> _Supplied information_:
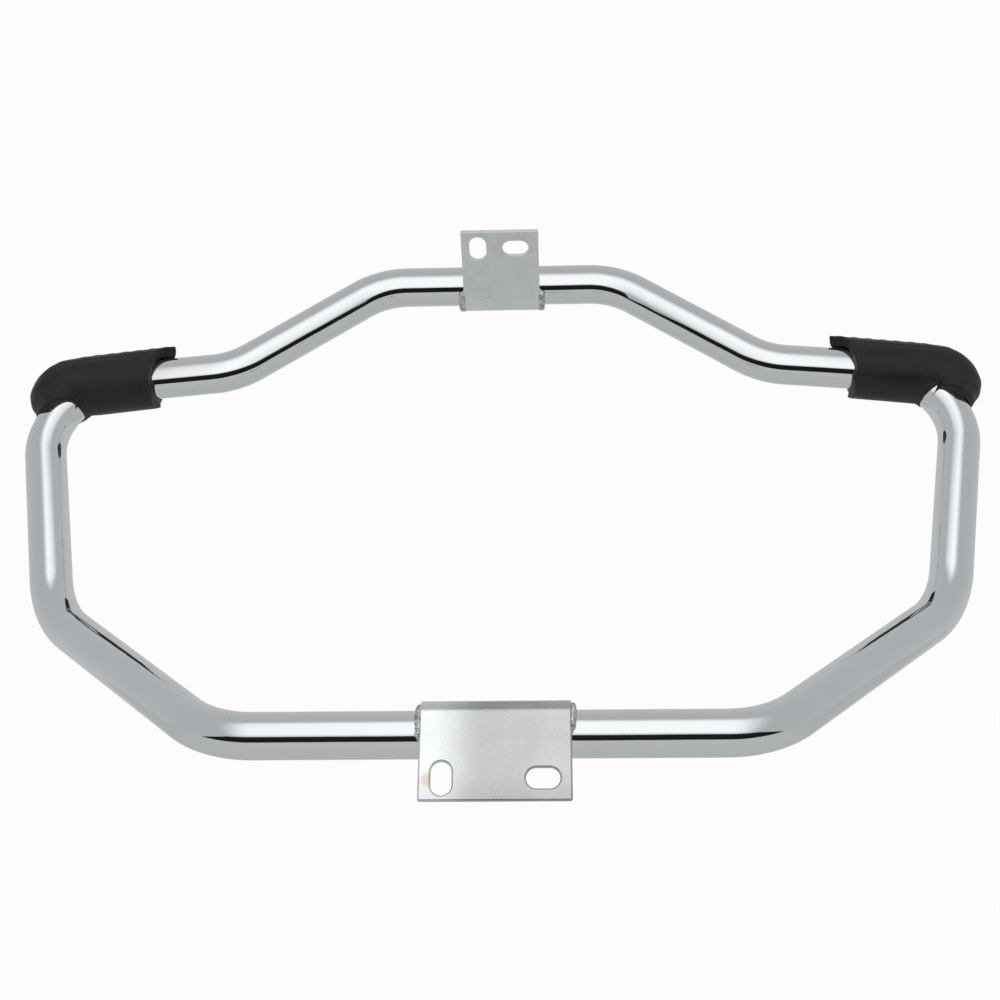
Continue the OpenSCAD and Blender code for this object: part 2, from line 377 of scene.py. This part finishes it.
def plated_sheet(name, levels, foot, roughest):
    """Plating that is brighter or duller along the sheet.

    levels is its shine at the left, in the middle and at the right, and foot is where the dull
    lower part starts and ends and how much of the shine is left there.
    """
    sheet, tree, shader = new_material(name, Metallic=1)
    place = node(tree, "ShaderNodeTexCoord").outputs["Object"]
    grain = mottled(tree, place, 700.0, 5.0)
    cloud = mottled(tree, place, 55.0, 6.0)
    spot = node(tree, "ShaderNodeSeparateXYZ", {"Vector": place}).outputs
    stray = times(tree, maths(tree, "SUBTRACT", cloud["Noise"], 0.5), fade_stray)
    along = maths(tree, "ADD", spot["X"], stray)
    left, middle, right = levels
    foot_start, foot_end, foot_share = foot
    shine = ramp(tree, along, *left_fade, left, middle)
    shine = maths(tree, "ADD", shine, ramp(tree, along, *right_fade, 0.0, right - middle))
    shine = times(tree, shine, ramp(tree, spot["Z"], foot_start, foot_end, foot_share, 1.0))
    shine = times(tree, shine, between(tree, cloud["Level"], *shine_spread))
    shine = times(tree, shine, between(tree, grain["Level"], *shine_spread))
    greener, bluer = times(tree, shine, green_cast), times(tree, shine, blue_cast)
    tint = node(tree, "ShaderNodeCombineColor", {0: shine, 1: greener, 2: bluer}).outputs[0]
    upright = {0: place, 1: (1, 0, 1)}
    flat = node(tree, "ShaderNodeVectorMath", upright, operation="MULTIPLY").outputs["Vector"]
    ends = {0: flat, 1: heat_spot}
    away = node(tree, "ShaderNodeVectorMath", ends, operation="DISTANCE").outputs["Value"]
    heat = ramp(tree, away, *heat_fade, heat_strength, 0.0)
    warm = node(tree, "ShaderNodeMix", {"Factor": heat, "A": tint}, data_type="RGBA")
    warm.inputs["B"].default_value = heat_brown
    finish_with(tree, shader, Base_Color=warm.outputs["Result"],
                Roughness=between(tree, cloud["Level"], roughest - roughness_spread, roughest),
                Normal=bumped(tree, grain["Noise"], 0.12, 0.0002))
    return sheet


satin_upper = plated_sheet("satin_sheet_upper", (0.98, 0.96, 0.98), (0.35, 0.42, 0.97), 0.66)
satin_lower = plated_sheet("satin_sheet_lower", (0.95, 0.57, 0.63), (-0.0148, 0.004, 0.86), 0.19)
plates = [("upper_bracket", satin_upper, 0.0008), ("lower_bracket", satin_lower, 0.0014)]
for bracket, sheet, edge_radius in plates:
    plate = finished(bracket + "_plate", rounded_copy(bracket, edge_radius), sheet)
    plate.modifiers.new("even_normals", "WEIGHTED_NORMAL").keep_sharp = True
    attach(plate, "root")
    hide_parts(bracket)


# Weld beads: a run of MIG beads at each side of a bracket, laid round the tube as far as the
# bracket touches it and plated over with the rest.
bead_colours = ((0.80, 0.80, 0.79, 1), (0.46, 0.44, 0.42, 1))
bead_roughness = (0.14, 0.34)
ripple_pitch = 0.0014
ripple_depth = 0.00035
ripple_points = 6
bead_wander = 0.0003
bead_sink = 0.0008
bead_points = 9
bead_fullness = 0.12
bead_squareness = 0.8
end_share, middle_share = 0.2, 0.8
run_out = 0.15
lower_middle = Vector((0.0053, -0.0915, -0.122)) - loop_origin
upper_middle = Vector((0.0034, 0, 0.290)) - loop_origin
upper_half_width = 0.031
lower_half_width = 0.0495
dice = random.Random(7)

weld, tree, shader = new_material("plated_weld", Metallic=1)
place = node(tree, "ShaderNodeTexCoord").outputs["Object"]
soot = mottled(tree, place, 260.0, 5.0)
tone = node(tree, "ShaderNodeMix", {"Factor": ramp(tree, soot["Noise"], 0.35, 0.65)},
            data_type="RGBA")
tone.inputs["A"].default_value, tone.inputs["B"].default_value = bead_colours
finish_with(tree, shader, Base_Color=tone.outputs["Result"],
            Roughness=between(tree, soot["Level"], *bead_roughness))


def on_tube(centre, x, radius, angle):
    """A point at a distance from the tube's axis; angles run from the front up."""
    return (centre.x + x, centre.y + radius * math.cos(angle), centre.z + radius * math.sin(angle))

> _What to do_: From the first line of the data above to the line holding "along the sheet.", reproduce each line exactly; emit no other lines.

> _The result_:
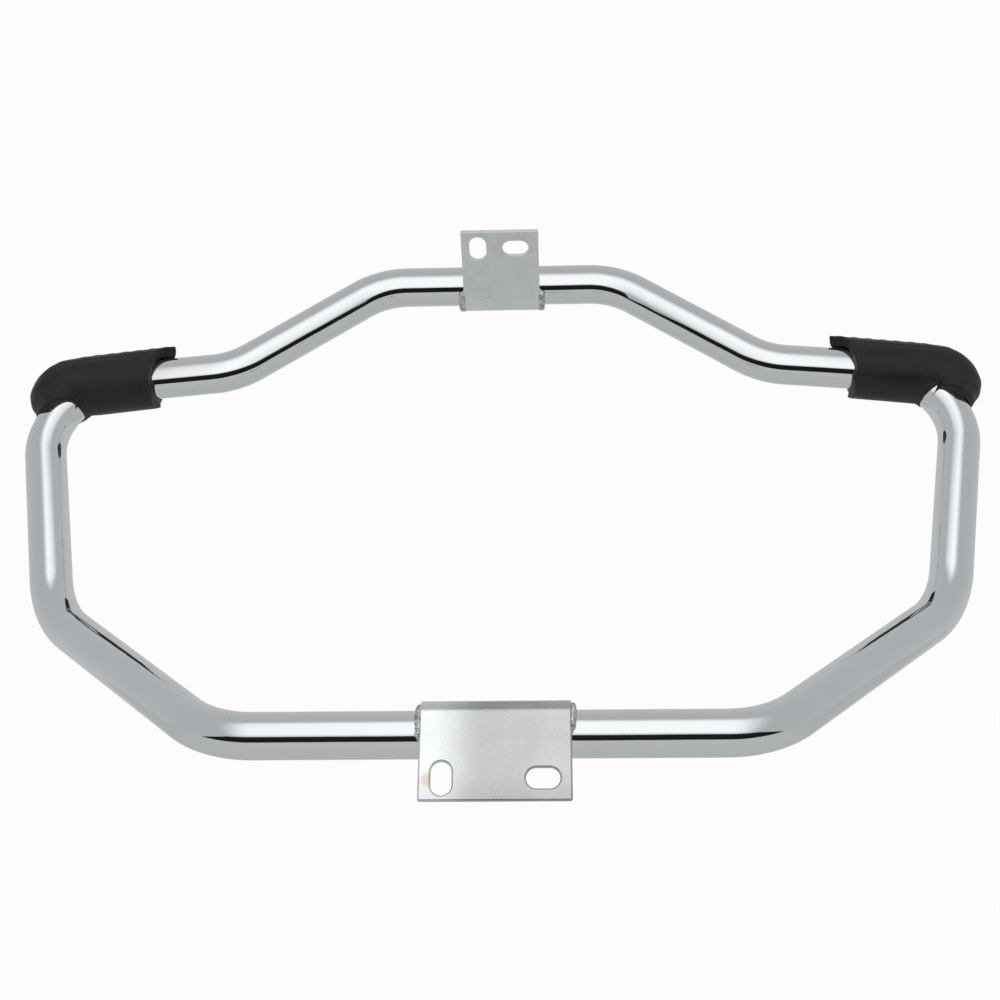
Continue the OpenSCAD and Blender code for this object: part 2, from line 377 of scene.py. This part finishes it.
def plated_sheet(name, levels, foot, roughest):
    """Plating that is brighter or duller along the sheet.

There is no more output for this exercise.